A law is a written dictate of a rule of conduct for members of a society. Certain punishments are assigned to the failure of an individual to follow a law, as well. A code is an unwritten set of conventional expectations or principles that members of a group, such as a society, are to follow. [freedictionary.com]
In some societies a social code is often more powerful than the law. For instance, Shirley Jackson's short story, "The Lottery," demonstrates the power of the social code over the law. The victim of the lottery, Tessie Hutchinson, points to the unfairness of the custom of her village, but no one pays attention to her legal point. Certainly, in Maycomb, Alabama, the code of conduct assigned to blacks and whites is a very strong set of expectations, a code, that when broken, has serious repercussions. For example, when Mr. Dolphus Raymond goes to live with blacks and has chidren by a black woman, he is ostracized by society.
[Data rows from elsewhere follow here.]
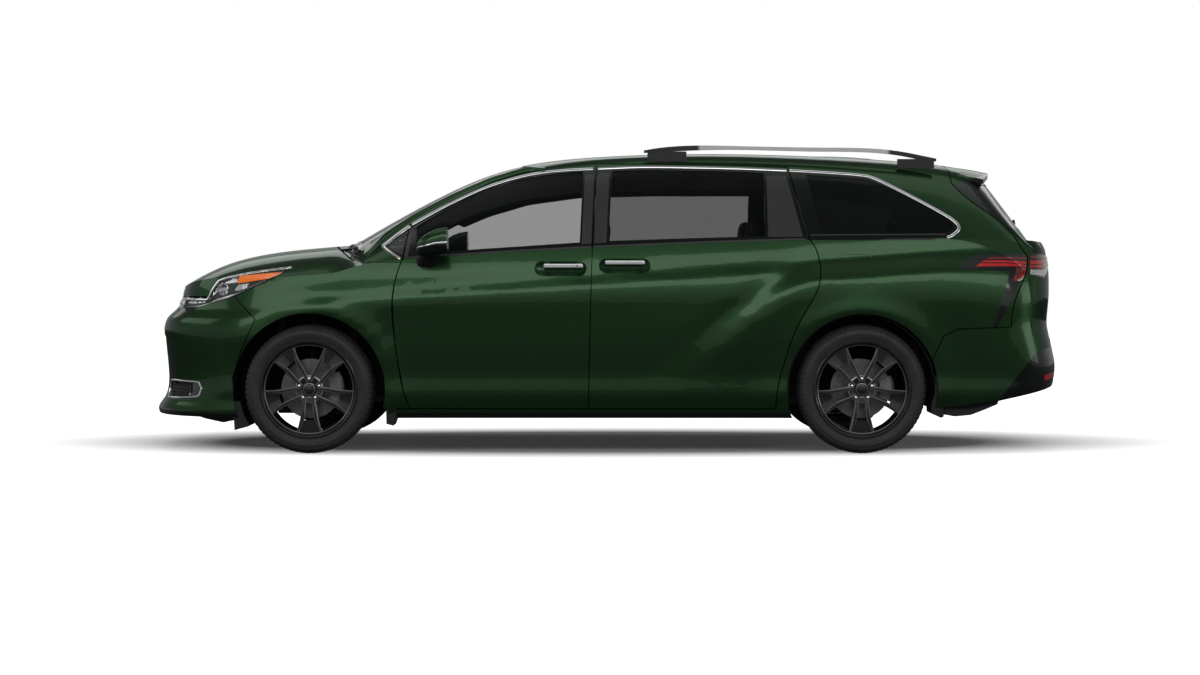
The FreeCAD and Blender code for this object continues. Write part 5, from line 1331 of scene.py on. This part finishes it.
def floorFinish():
    material, tree, shader, place = startMaterial("studioFloor")
    toCamera = tree.nodes.new("ShaderNodeLightPath").outputs["Is Camera Ray"]
    patches = spread(tree, addNoise(tree, place, 2.0), 0.0, 1.0)
    pale = mixColours(tree, patches, (0.80, 0.80, 0.80), (0.82, 0.82, 0.82))
    # rays other than the camera's see the floor dark, 0.14, a shaded copy: painted shade on the lower body
    # that faces it
    tree.links.new(mixColours(tree, toCamera, (0.14, 0.14, 0.14), pale), shader.inputs["Base Color"])
    x, y = axesOf(tree, place)[:2]
    squares = calculate(tree, "ADD", calculate(tree, "POWER", times(tree, x, 0.36), 2.0),
                        calculate(tree, "POWER", y, 2.0))
    away = calculate(tree, "POWER", squares, 0.5)
    # the glow falls from 1.0 to 0.03 towards the van, so the floor round it stays darker: painted shade on
    # top of the lamps' real shadow
    glowPastPaintedShade = times(tree, toCamera, spread(tree, away, 0.03, 1.0, 0.80, 1.40))
    tree.links.new(glowPastPaintedShade, shader.inputs["Emission Strength"])
    shader.inputs["Emission Color"].default_value = (1.0, 1.0, 1.0, 1.0)
    shader.inputs["Roughness"].default_value = 0.9
    shader.inputs["Specular IOR Level"].default_value = 0.0
    return material


half = 30.0
floorMesh = bpy.data.meshes.new("studioFloor")
floorMesh.from_pydata([(-half, -half, 0), (half, -half, 0), (half, half, 0), (-half, half, 0)], [],
                      [(0, 1, 2, 3)])
floor = bpy.data.objects.new("studioFloor", floorMesh)
bpy.context.scene.collection.objects.link(floor)
floorMesh.materials.append(floorFinish())

world = bpy.data.worlds.new("studioSky")
bpy.context.scene.world = world
world.use_nodes = True
skyTree = world.node_tree
backing = skyTree.nodes["Background"]
skyHeight = axesOf(skyTree, skyTree.nodes.new("ShaderNodeTexCoord").outputs["Generated"])[2]
# pale near the horizon, dark higher up, a little brighter overhead, and white to the camera
upward = spread(skyTree, skyHeight, 0.0, 1.0, 0.75, 1.0)
level = spread(skyTree, calculate(skyTree, "ABSOLUTE", skyHeight), 0.0, 1.0, 0.12, 0.40)
lowTone = mixColours(skyTree, level, (0.38, 0.39, 0.39), (0.12, 0.125, 0.125))
skyTone = mixColours(skyTree, upward, lowTone, (0.34, 0.35, 0.35))
skyRay = skyTree.nodes.new("ShaderNodeLightPath").outputs["Is Camera Ray"]
skyTree.links.new(mixColours(skyTree, skyRay, skyTone, (1.0, 1.0, 1.0)), backing.inputs["Color"])
backing.inputs["Strength"].default_value = 1.0

for name, place, target, size, power in (
        ("overhead", (0.0, 0.0, 6.0), (0, 0, 0), (9.0, 4.0), 60),
        ("sideStrip", (0.0, -8.0, 4.1), (0, 0, 0.95), (16.0, 2.2), 230),
        ("farStrip", (0.0, 8.0, 4.1), (0, 0, 0.95), (16.0, 2.2), 120),
        ("rearStrip", (9.0, -2.6, 1.7), (2.4, -0.6, 0.8), (3.2, 1.8), 36),
        ("frontStrip", (-9.0, 0.0, 4.4), (-2.0, 0, 0.8), (8.0, 2.0), 60)):
    lamp = bpy.data.lights.new(name, "AREA")
    lamp.shape = "RECTANGLE"
    lamp.size, lamp.size_y = size
    lamp.energy = power
    light = bpy.data.objects.new(name, lamp)
    light.location = place
    light.rotation_euler = (Vector(target) - Vector(place)).to_track_quat("-Z", "Y").to_euler()
    bpy.context.scene.collection.objects.link(light)

camera = bpy.data.cameras.new("camera")
camera.lens, camera.sensor_width = 76.05, 36.0
camera.clip_end = 200
viewer = bpy.data.objects.new("camera", camera)
viewer.location = (-0.0176, -14.95, 1.0836)
viewer.rotation_euler = (math.radians(90 - 1.796), 0, 0)
bpy.context.scene.collection.objects.link(viewer)
bpy.context.scene.camera = viewer
bpy.context.scene.view_settings.view_transform = "Standard"
print("studio done")
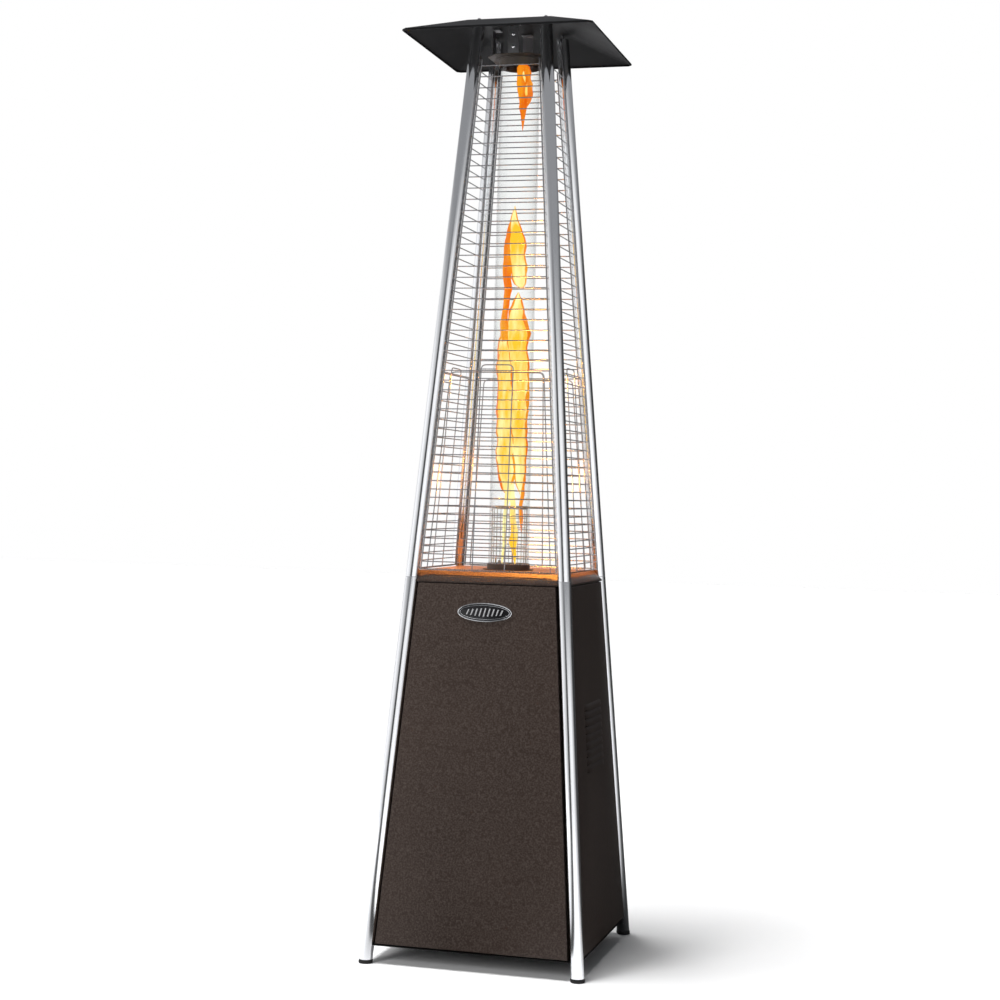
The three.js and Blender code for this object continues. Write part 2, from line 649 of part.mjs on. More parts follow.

That this code is more powerful than the law of the state is exemplified by Mayella Ewell: Having broken the racial code by "kissing a Negro" she is willing to perjure herself in a court of law and risk imprisonment and fines by accusing Tom Robinson of rape rather than to admit to what she has done. Of Mayella, Atticus Finch says in his summation to the jury,
...she [Mayella] has merely broken a rigid and time-honored code of our society, a code so severe that shoever breaks it is hounded from our midst as unfit to live with....She knew full well the enormity of her offense, but because her desires were stronger than the code she was breaking, she persisted in breaking it....
[To defer the dire consequences of the breaking of this code, Mayella] "struck out at her victim--of necessity she must put him away from her...She must destroy the evidence of her offense.
Indeed, in Macomb, the social code regarding the association of the races is much stronger than any law.